As we discussed in our previous article, we can use pre-defined window class names (eg: BUTTON, STATIC, etc.) or our own window class names, when calling the “CreateWindow” function. But in this article, we will learn to create our own window class and use the same while creating our own window.
Step 1. In order to create or register our own window class, first, we need to fill up the WNDCLASSEX structure entries and call the “RegisterClassEx” Win32 API function to register our class.
Window class WNDCLASSEX structure is used to fill the class information. The structure looks like below: You can find this in “winuser.h” file:
typedef struct tagWNDCLASSEX { UINT cbSize; /* Win 3.x */ UINT style; WNDPROC lpfnWndProc; int cbClsExtra; int cbWndExtra; HINSTANCE hInstance; HICON hIcon; HCURSOR hCursor; HBRUSH hbrBackground; LPCSTR lpszMenuName; LPCSTR lpszClassName; /* Win 4.0 */ HICON hIconSm; } WNDCLASSEX;
Where cbSize
is the size of the WNDCLASSEX
structure. style
is window class style, and it changes the behavior of the window. Multiple styles are ORed (“|”). Important member lpfnWndProc
is pointed to the address of the window procedure, which will process window messages. cbClsExtra
and cbWndExtra
members are used to indicating the number of extra bytes to allocate following the window class and following the window instance respectively. hInstance
is a handle to an application instance where the window procedure of a class is defined. hIcon
is a handle to an icon resource. hCursor
is a handle-to-class cursor resource. hbrBackground
is a handle-to-class background brush used for painting the window background. lpszMenuName is the resource name of the class menu. hIconSm is a handle to the small icon. I am not going to provide an in-detail explanation about each of these members, here; maybe I can write a separate article on this.
Now we know each member of the WNDCLASSEX structure. Let’s define the structure for our application. The code looks like below:
WNDCLASSEX wc; char szClassName[256] = "SampleWindowClass"; wc.cbSize = sizeof(WNDCLASSEX); wc.style = CS_HREDRAW | CS_VREDRAW; wc.lpfnWndProc = DefWindowProc; wc.cbClsExtra = 0; wc.cbWndExtra = 0; wc.hInstance = (HINSTANCE) GetModuleHandle(NULL); wc.hIcon = NULL; wc.hCursor = NULL; wc.hbrBackground = (HBRUSH)COLOR_WINDOW; wc.lpszMenuName = NULL; wc.lpszClassName = szClassName; wc.hIconSm = NULL;
Here most of the entries are assigned to NULL or 0. That means some of these entries are optional; if we assign NULL means, Win32 automatically assigns default values to them.
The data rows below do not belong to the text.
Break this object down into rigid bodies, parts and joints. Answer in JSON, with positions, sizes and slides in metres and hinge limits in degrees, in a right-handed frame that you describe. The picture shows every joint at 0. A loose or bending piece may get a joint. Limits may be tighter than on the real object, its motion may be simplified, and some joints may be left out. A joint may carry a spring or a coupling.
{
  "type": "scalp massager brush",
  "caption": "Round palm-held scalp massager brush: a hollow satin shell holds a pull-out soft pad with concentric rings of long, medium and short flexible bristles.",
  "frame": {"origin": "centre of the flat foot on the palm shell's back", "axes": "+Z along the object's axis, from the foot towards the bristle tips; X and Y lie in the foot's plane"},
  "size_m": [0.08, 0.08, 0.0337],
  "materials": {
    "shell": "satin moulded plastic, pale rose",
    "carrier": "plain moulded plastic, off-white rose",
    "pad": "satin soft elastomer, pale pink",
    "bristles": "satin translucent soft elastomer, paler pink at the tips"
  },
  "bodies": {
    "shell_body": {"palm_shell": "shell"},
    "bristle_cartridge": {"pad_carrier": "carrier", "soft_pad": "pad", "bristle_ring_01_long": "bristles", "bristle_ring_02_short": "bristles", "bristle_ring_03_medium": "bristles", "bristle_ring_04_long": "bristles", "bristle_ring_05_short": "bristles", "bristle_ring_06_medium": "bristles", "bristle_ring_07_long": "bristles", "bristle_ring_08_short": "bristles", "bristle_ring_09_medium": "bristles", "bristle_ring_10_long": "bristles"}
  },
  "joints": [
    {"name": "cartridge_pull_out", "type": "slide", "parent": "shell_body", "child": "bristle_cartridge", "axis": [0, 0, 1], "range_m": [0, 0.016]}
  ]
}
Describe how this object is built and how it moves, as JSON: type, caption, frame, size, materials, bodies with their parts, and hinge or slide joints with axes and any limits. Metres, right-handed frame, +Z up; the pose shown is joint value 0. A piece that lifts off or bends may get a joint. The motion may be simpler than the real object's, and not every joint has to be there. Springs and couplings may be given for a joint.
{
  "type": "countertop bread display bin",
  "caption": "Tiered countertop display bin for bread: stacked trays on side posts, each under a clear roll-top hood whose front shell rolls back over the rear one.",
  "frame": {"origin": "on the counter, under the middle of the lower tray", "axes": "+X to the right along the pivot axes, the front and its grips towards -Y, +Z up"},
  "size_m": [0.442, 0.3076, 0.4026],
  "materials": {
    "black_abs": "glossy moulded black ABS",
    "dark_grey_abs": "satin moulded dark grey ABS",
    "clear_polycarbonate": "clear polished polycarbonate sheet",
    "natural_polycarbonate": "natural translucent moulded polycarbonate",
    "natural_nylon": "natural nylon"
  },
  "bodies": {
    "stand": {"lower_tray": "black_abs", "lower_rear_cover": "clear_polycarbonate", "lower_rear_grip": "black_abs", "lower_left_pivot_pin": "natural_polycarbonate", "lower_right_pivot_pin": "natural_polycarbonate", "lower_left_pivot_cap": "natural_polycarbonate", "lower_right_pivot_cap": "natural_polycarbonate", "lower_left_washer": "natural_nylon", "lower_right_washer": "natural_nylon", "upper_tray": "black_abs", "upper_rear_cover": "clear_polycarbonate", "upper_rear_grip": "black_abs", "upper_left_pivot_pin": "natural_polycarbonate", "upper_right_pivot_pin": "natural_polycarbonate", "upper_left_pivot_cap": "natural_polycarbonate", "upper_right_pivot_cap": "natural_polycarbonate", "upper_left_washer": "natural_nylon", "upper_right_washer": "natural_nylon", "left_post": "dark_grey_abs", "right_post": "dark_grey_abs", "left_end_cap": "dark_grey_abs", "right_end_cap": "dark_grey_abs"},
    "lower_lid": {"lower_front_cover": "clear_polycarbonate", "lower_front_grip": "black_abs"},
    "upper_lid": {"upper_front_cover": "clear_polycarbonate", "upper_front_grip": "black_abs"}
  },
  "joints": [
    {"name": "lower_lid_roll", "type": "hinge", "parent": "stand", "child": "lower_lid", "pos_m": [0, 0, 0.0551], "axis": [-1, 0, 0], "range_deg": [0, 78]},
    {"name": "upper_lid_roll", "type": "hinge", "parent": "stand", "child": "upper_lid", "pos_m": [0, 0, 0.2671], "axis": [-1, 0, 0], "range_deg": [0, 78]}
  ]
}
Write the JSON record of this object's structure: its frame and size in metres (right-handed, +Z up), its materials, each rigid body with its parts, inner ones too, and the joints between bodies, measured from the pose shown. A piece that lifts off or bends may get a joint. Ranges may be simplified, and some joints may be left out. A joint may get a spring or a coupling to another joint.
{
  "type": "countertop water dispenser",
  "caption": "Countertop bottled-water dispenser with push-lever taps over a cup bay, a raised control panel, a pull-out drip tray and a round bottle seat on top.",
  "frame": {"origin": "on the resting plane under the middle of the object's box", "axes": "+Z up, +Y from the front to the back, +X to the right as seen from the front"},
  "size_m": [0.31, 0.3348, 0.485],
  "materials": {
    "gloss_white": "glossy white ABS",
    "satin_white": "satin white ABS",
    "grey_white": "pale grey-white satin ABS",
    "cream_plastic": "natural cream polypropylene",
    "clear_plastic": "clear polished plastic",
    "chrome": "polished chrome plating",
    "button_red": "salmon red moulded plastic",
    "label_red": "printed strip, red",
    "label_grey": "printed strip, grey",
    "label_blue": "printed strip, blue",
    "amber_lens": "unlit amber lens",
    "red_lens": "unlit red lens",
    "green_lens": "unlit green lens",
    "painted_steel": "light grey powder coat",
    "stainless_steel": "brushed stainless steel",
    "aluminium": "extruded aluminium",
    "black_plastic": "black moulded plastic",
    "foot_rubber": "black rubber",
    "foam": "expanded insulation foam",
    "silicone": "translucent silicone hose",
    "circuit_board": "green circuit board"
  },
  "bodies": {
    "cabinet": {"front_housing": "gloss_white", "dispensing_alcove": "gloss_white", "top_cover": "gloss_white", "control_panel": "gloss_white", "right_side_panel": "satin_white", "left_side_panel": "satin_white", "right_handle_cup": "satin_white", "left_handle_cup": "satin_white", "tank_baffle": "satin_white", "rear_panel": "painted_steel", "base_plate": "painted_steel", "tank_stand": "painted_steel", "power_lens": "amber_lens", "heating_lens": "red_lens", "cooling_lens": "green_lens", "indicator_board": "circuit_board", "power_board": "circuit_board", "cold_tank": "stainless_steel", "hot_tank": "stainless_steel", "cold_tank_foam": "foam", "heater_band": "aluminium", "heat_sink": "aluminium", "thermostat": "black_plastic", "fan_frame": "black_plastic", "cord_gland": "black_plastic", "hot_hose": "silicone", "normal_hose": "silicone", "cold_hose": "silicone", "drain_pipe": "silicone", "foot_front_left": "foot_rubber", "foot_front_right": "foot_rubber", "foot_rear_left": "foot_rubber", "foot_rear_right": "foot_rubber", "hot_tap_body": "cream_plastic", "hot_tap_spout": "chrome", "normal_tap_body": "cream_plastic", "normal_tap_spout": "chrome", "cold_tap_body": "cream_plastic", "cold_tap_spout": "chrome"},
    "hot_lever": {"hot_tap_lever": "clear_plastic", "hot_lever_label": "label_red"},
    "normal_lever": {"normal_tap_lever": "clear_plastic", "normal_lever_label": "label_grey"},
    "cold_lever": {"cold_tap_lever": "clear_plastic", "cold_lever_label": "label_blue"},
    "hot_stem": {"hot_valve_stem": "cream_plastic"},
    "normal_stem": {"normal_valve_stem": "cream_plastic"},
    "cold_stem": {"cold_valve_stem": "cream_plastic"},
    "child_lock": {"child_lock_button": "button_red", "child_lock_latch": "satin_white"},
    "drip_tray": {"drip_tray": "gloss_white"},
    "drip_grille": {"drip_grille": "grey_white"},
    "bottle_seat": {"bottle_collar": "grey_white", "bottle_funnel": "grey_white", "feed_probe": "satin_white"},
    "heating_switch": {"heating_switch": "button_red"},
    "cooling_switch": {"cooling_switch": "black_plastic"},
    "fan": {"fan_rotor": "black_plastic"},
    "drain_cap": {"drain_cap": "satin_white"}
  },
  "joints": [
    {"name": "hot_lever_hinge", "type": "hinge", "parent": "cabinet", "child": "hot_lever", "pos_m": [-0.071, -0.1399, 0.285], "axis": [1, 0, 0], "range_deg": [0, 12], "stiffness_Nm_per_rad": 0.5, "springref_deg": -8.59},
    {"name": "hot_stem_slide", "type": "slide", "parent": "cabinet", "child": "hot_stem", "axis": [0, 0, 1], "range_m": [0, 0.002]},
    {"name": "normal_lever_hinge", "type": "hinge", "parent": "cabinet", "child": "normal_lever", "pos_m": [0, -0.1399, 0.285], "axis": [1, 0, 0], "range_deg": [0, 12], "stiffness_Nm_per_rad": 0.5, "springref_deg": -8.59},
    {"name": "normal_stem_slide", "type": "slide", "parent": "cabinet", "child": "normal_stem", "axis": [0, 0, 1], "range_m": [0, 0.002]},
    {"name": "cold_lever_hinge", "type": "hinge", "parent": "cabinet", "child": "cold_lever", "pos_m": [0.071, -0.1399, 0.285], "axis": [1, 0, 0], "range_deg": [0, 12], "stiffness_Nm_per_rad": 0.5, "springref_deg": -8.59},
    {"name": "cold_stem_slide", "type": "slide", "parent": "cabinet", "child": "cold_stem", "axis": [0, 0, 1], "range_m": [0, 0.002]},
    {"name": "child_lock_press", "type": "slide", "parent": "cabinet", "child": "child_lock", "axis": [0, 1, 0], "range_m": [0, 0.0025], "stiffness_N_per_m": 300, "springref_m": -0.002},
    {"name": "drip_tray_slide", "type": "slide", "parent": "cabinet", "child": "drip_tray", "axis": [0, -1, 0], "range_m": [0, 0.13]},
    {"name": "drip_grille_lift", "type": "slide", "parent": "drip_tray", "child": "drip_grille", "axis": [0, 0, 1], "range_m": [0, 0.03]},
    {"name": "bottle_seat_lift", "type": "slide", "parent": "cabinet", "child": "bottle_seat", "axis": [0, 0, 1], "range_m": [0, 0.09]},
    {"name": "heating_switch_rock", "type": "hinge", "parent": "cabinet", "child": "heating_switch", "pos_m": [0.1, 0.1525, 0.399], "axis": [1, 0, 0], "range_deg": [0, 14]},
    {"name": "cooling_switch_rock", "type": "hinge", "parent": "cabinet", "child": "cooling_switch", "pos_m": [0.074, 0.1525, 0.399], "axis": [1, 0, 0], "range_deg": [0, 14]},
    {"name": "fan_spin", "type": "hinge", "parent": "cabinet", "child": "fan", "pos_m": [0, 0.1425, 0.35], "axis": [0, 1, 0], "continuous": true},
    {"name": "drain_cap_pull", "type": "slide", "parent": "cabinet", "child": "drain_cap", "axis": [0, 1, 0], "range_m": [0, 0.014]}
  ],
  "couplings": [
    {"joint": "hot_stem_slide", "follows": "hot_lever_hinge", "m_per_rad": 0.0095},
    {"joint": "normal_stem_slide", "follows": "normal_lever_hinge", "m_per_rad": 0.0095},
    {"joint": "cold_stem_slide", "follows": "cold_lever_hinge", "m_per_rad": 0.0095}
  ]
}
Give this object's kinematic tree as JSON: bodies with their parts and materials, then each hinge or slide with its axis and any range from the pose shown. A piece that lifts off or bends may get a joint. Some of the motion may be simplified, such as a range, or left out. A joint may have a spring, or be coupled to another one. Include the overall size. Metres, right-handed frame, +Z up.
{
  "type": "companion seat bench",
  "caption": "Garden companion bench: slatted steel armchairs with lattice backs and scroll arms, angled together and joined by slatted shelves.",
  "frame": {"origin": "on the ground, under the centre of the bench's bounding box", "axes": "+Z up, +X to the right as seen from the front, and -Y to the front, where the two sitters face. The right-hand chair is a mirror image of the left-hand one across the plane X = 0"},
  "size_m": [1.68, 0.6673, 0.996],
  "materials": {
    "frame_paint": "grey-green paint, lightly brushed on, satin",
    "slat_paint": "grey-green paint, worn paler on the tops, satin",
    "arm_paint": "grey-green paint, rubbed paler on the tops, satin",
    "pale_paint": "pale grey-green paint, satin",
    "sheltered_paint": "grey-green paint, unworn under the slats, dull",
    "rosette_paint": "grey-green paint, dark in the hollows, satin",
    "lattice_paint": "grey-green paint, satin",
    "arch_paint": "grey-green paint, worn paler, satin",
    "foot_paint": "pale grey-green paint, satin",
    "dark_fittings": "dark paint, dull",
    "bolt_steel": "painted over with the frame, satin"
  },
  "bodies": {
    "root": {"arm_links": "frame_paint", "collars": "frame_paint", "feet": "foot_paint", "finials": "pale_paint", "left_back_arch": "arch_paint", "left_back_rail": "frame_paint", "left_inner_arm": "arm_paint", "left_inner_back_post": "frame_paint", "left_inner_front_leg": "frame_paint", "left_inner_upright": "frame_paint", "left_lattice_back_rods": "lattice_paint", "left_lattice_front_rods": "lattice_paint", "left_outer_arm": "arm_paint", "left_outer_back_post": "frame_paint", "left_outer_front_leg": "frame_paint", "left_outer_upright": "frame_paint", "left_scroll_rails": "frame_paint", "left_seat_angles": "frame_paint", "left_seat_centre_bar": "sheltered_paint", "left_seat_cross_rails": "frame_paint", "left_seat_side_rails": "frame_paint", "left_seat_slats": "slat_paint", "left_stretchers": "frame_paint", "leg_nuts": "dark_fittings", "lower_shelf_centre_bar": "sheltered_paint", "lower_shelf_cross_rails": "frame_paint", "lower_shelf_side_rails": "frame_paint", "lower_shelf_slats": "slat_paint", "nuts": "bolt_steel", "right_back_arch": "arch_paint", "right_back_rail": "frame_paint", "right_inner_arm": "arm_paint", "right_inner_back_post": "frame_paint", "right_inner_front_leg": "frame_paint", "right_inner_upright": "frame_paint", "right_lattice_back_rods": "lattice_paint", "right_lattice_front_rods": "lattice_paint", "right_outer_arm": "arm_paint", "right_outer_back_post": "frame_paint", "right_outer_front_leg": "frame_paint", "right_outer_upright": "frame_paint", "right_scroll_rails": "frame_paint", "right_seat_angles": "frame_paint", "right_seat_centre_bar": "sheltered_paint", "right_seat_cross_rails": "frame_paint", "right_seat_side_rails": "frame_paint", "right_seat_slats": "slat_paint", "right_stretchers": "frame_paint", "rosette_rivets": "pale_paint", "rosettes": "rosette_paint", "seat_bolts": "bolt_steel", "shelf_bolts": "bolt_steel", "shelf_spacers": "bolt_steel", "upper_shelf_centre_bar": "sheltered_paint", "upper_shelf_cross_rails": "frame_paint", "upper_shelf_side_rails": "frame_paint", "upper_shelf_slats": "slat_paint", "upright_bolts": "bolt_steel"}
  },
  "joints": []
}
- We set the member cbSize with sizeof(WNDCLASSEX) structure. This is an important step and it is required.
- style is the class style and it sets as CS_HREDRAW | CS_VREDRAW. That means, whenever the window is resized, it instructs to redraw the window.
- And another important member is lpfnWndProc. We need to set the address of the callback function which will process the window messages. For the time being, we will use the default window procedure DefWindowProc. Later we will discuss creating our own window procedure to process window messages.
- cbClsExtra and cbWndExtra are set to 0; because we are not going to allocate any extra bytes.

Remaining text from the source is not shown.